G.C. Waldrep published in 2015, his latest and one of the finest poetry books I ever read. Testament is a book-length poem and was published by the prestigious BOA Editions. G.C. Waldrep’s Testament is a dense & complex poetry that focuses on the human condition in its widest way, going back and forth, resonating with the laws of the universe. Humans, in the purest possible way are simple animals, transmuted with the help of the arts. Give them a brain and you’ll get a testament for the future evolution of complex states of cognition in which pure physics and mathematics govern every step towards a hallow existence.
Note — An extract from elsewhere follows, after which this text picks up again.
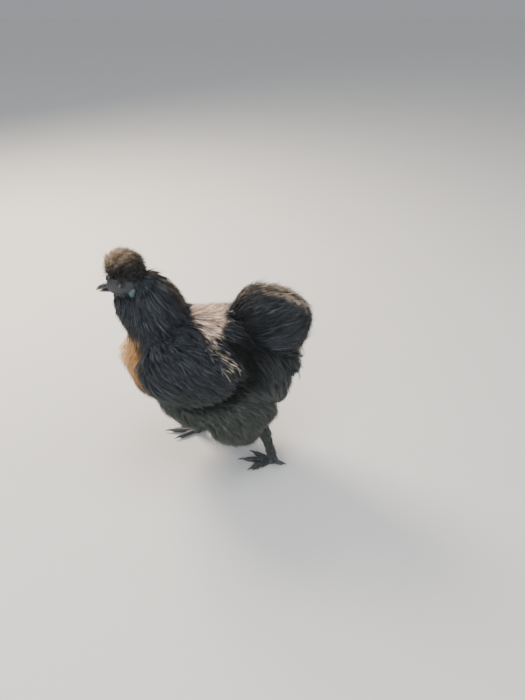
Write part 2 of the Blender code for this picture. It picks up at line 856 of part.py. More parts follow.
def shank_room(side, ankle_y):
    """The box that the thigh's locks leave free for the shank."""
    out, hock_y = side * FOOT_SPREAD, ankle_y - shank_lean(side)
    front, back = min(ankle_y, hock_y) - SHANK_ROOM, max(ankle_y, hock_y) + SHANK_ROOM
    return box_region((out - SHANK_ROOM, front, 0.0), (out + SHANK_ROOM, back, SHANK_TOP))


def build_shank(name, side, ankle_y, bare_leg):
    out, lean = side * FOOT_SPREAD, shank_lean(side)
    path = (
        (out, ankle_y, 0.004, 0.90 * SHANK_RADIUS, SHANK_RADIUS),
        (out, ankle_y, 0.020, 0.92 * SHANK_RADIUS, 1.05 * SHANK_RADIUS),
        (out, ankle_y - 0.5 * lean, 0.045, SHANK_RADIUS, 1.1 * SHANK_RADIUS),
        (out, ankle_y - lean, 0.068, 1.3 * SHANK_RADIUS, 1.5 * SHANK_RADIUS),
        (out, ankle_y - 1.2 * lean, SHANK_TOP, 0.0, 0.0),
    )
    feathered = [(x, y, z, w + SHANK_FEATHERS, d + SHANK_FEATHERS) for x, y, z, w, d in path]
    form = Form(name, feathered, 7, 10, 0.0, core=path)
    above_foot = (Vector((0, 0, FOOT_TOP)), Vector((0, 0, -1)))
    below_thigh = (Vector((0, 0, SHANK_BARE_TOP)), Vector((0, 0, 1)))
    locks = grow_locks(form, SHANK_LOCKS, [above_foot, below_thigh])
    keep_inside(form.core, [above_foot])
    cut_clear(form.core, bare_leg)
    bpy.data.objects.remove(bare_leg)
    return combine(form.core, locks, "UNION")


def build_face(side, word, skull):
    """An earlobe and a wattle, each against the side of the skull."""
    lean = Matrix.Rotation(math.radians(-LOBE_LEAN), 3, "X")
    place = Vector((side * LOBE_PLACE.x, LOBE_PLACE.y, LOBE_PLACE.z))
    lobe = ball("earlobe_" + word, place, LOBE_SIZE, 10, 6, lean)
    place = Vector((side * WATTLE_PLACE.x, WATTLE_PLACE.y, WATTLE_PLACE.z))
    wattle = ball("wattle_" + word, place, WATTLE_SIZE, 8, 6)
    return cut_clear(lobe, skull), cut_clear(wattle, skull)


def main():
    clear_scene()
    plumed = [build_torso(), build_neck(), build_tail()]
    plumed += [build_wing("wing_left", 1), build_wing("wing_right", -1)]
    bills = [
        build_bill("bill_upper", upper_bill_outline()),
        build_bill("bill_lower", lower_bill_outline()),
    ]
    eyes = []
    for side, word in SIDES:
        place = Vector((side * EYE_PLACE.x, EYE_PLACE.y, EYE_PLACE.z))
        eyes.append(ball("eye_" + word, place, Vector((1, 1, 1)) * EYE_RADIUS, 12, 8))
    head = build_head(eyes, bills)
    skull = loft("skull", head_outline(), 10, 14)
    comb = build_comb(skull)
    crest = build_crest()
    lobes, wattles, legs = [], [], []
    for side, word in SIDES:
        lobe, wattle = build_face(side, word, skull)
        lobes.append(lobe)
        wattles.append(wattle)
        ankle_y = LEFT_ANKLE_Y if side > 0 else RIGHT_ANKLE_Y
        outline = left_thigh_outline() if side > 0 else right_thigh_outline()
        thigh, bare_leg = build_thigh("thigh_" + word, outline, shank_room(side, ankle_y))
        plumed.append(thigh)
        legs.append(build_foot("foot_" + word, side, ankle_y))
        legs.append(build_shank("shank_" + word, side, ankle_y, bare_leg))
    bpy.data.objects.remove(skull)
    for group, finish in (
        (plumed, PLUMAGE),
        ([crest], CREST_PLUMAGE),
        ([head, comb] + wattles, FACE_SKIN),
        (lobes, LOBE_SKIN),
        (bills, HORN),
        (eyes, EYE_GLOSS),
        (legs, LEG_SKIN),
    ):
        for obj in group:
            obj.data.transform(Matrix.Translation(BOX_SHIFT))
            finish_node(obj, finish)


main()
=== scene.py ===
import math
from contextlib import contextmanager
from functools import reduce

import bmesh
import bpy
import numpy as np
from mathutils import Matrix, Vector, noise
from mathutils.bvhtree import BVHTree


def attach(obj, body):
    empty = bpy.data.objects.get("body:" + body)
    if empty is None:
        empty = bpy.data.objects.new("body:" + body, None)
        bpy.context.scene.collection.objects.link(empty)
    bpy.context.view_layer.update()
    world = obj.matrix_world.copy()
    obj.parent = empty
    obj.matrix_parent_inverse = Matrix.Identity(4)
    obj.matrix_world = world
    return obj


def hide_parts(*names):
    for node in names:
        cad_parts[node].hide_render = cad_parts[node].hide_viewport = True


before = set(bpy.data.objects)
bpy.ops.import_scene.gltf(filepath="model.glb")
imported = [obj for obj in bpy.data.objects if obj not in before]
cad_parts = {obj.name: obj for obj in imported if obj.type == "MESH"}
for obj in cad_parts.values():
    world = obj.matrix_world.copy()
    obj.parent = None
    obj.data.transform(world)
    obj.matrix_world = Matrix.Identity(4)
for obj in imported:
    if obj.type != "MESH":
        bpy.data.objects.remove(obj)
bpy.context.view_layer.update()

# Silkie hen, standing. Metres, +Z up, head towards -Y, the hen's left at +X.

sideNames = ((1, "left"), (-1, "right"))
scene = bpy.context.scene

print("camera")

cameraSettings = {
    "place": (0.756, 0.080, 0.700),
    "lookDown": 34.0,  # degrees under the horizon, looking along -X
    "lens": 31.9,
    "sensor": 36.0,
}


def makeCamera(settings):
    data = bpy.data.cameras.new("camera")
    data.lens = settings["lens"]
    data.sensor_width = settings["sensor"]
    camera = linked("camera", data)
    down = math.radians(settings["lookDown"])
    camera.location = settings["place"]
    camera.rotation_euler = Vector((-math.cos(down), 0, -math.sin(down))).to_track_quat("-Z", "Y").to_euler()
    scene.camera = camera


# Mesh helpers.


@contextmanager
def edited(mesh, write=True):
    work = bmesh.new()
    work.from_mesh(mesh)
    yield work
    if write:
        work.to_mesh(mesh)
    work.free()


def linked(name, data):
    obj = bpy.data.objects.new(name, data)
    scene.collection.objects.link(obj)
    return obj


def meshFrom(name, points, faces):
    mesh = bpy.data.meshes.new(name)
    mesh.from_pydata([tuple(map(float, p)) for p in points], [], faces)
    with edited(mesh) as work:
        bmesh.ops.recalc_face_normals(work, faces=work.faces)
    return linked(name, mesh)


def applyModifiers(obj):
    graph = bpy.context.evaluated_depsgraph_get()
    mesh = bpy.data.meshes.new_from_object(obj.evaluated_get(graph))
    obj.modifiers.clear()
    obj.data = mesh
    return obj


def joined(name, parts):
    mesh = bpy.data.meshes.new(name)
    with edited(mesh) as work:
        for part in parts:
            work.from_mesh(part.data)
            bpy.data.objects.remove(part)
    return linked(name, mesh)


def remeshed(obj, voxel, smoothing):
    remesh = obj.modifiers.new("skin", "REMESH")
    remesh.mode = "VOXEL"
    remesh.voxel_size = voxel
    relax = obj.modifiers.new("relax", "SMOOTH")
    relax.iterations = smoothing
    relax.factor = 0.5
    return applyModifiers(obj)


def booleanWith(obj, others, operation):
    group = bpy.data.collections.new("operands")
    scene.collection.children.link(group)
    for other in others:
        group.objects.link(other)
    step = obj.modifiers.new("combine", "BOOLEAN")
    step.operation = operation
    step.operand_type = "COLLECTION"
    step.collection = group
    step.solver = "MANIFOLD"
    applyModifiers(obj)
    for other in others:
        bpy.data.objects.remove(other)
    bpy.data.collections.remove(group)
    return obj


def largestShell(obj):
    with edited(obj.data) as work:
        bmesh.ops.remove_doubles(work, verts=work.verts, dist=1e-7)
        left = set(work.verts)
        shells = []
        while left:
            start = left.pop()
            shell, frontier = [start], [start]
            while frontier:
                for edge in frontier.pop().link_edges:
                    fresh = [vert for vert in edge.verts if vert in left]
                    left.difference_update(fresh)
                    shell += fresh
                    frontier += fresh
            shells.append(shell)
        shells.sort(key=len)
        for shell in shells[:-1]:
            bmesh.ops.delete(work, geom=shell, context="VERTS")
        bmesh.ops.triangulate(work, faces=work.faces)
    return obj


def treeOf(obj):
    with edited(obj.data, write=False) as work:
        return BVHTree.FromBMesh(work)


def markPoints(obj, word, values):
    mark = obj.data.attributes.new(word, "FLOAT", "POINT")
    mark.data.foreach_set("value", np.asarray(values, np.float32))


def mirrored(place, side):
    return Vector((side * place[0], *place[1:]))


def finishPiece(obj, slot, *nodes, finish=None):
    if finish:
        obj.data.materials.clear()
        obj.data.materials.append(finish)
    obj.data.shade_smooth()
    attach(obj, "root")
    if nodes:
        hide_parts(*nodes)


makeCamera(cameraSettings)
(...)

Somehow we face here a modern Critique of Pure Reason, analytical to its full extent.
A strong multidisciplinary poetic proof that covers all sciences, at least the intention seems to focus multiple shades on the human nature, to contradict oneself in terms of false negatives. Incognito messages shaped as jigsaw puzzles, cover all the content. Leitmotifs – such as mill, cherry, Icarus, castle, doll, eye/bee/flower triad, asylum, etc. – create the perfect background that controls somehow the perspective/view through which you face the content or the story.
Testament illustrates the society rough as it is, so anyone that confidently embarks as a test subject, will get a true feeling of déjà vu; battles in time with a domino effect on more than original ‘fruitful’ ribs. Testament is the language itself having the origins in the X and Y – Cartesian chromosomes; as well as the high amount of knowledge that Waldrep shares with the readers. It’s a win-win situation here.
A final note – if you want to find out more about the addenda this book allows one to use, a generous set of references is to be found at the end of the book. I must say I was delighted to find a reference (not shown, but mentioned) to Joseph Cornell’s surreal bird boxes.
Overall, the Testament will last perpetually.
About the Author
G.C. Waldrep’s books include Your Father on the Train of Ghosts (BOA Editions, 2011), a collaboration with John Gallaher; Disclamor (BOA Editions, 2007); The Arcadia Project: North American Postmodern Pastoral, co-edited with Joshua Corey; and a chapbook, Susquehanna. Waldrep’s work has appeared in Poetry, Ploughshares, APR, New England Review, New American Writing, Harper’s, Tin House, Verse, and many other journals, as well as in Best American Poetry 2010 and the second edition of Norton’s Postmodern American Poetry. Waldrep has received prizes from the Poetry Society of America and the Academy of American Poets, as well as the Colorado Prize, the Dorset Prize, the Campbell Corner Prize, two Pushcart Prizes, a Gertrude Stein Award for Innovative American Writing, and a 2007 National Endowment for the Arts Fellowship in Literature. Waldrep lives in Lewisburg, Pennsylvania, where he teaches at Bucknell University, is Editor for the literary journal West Branch, and serves as Editor-at-Large for The Kenyon Review.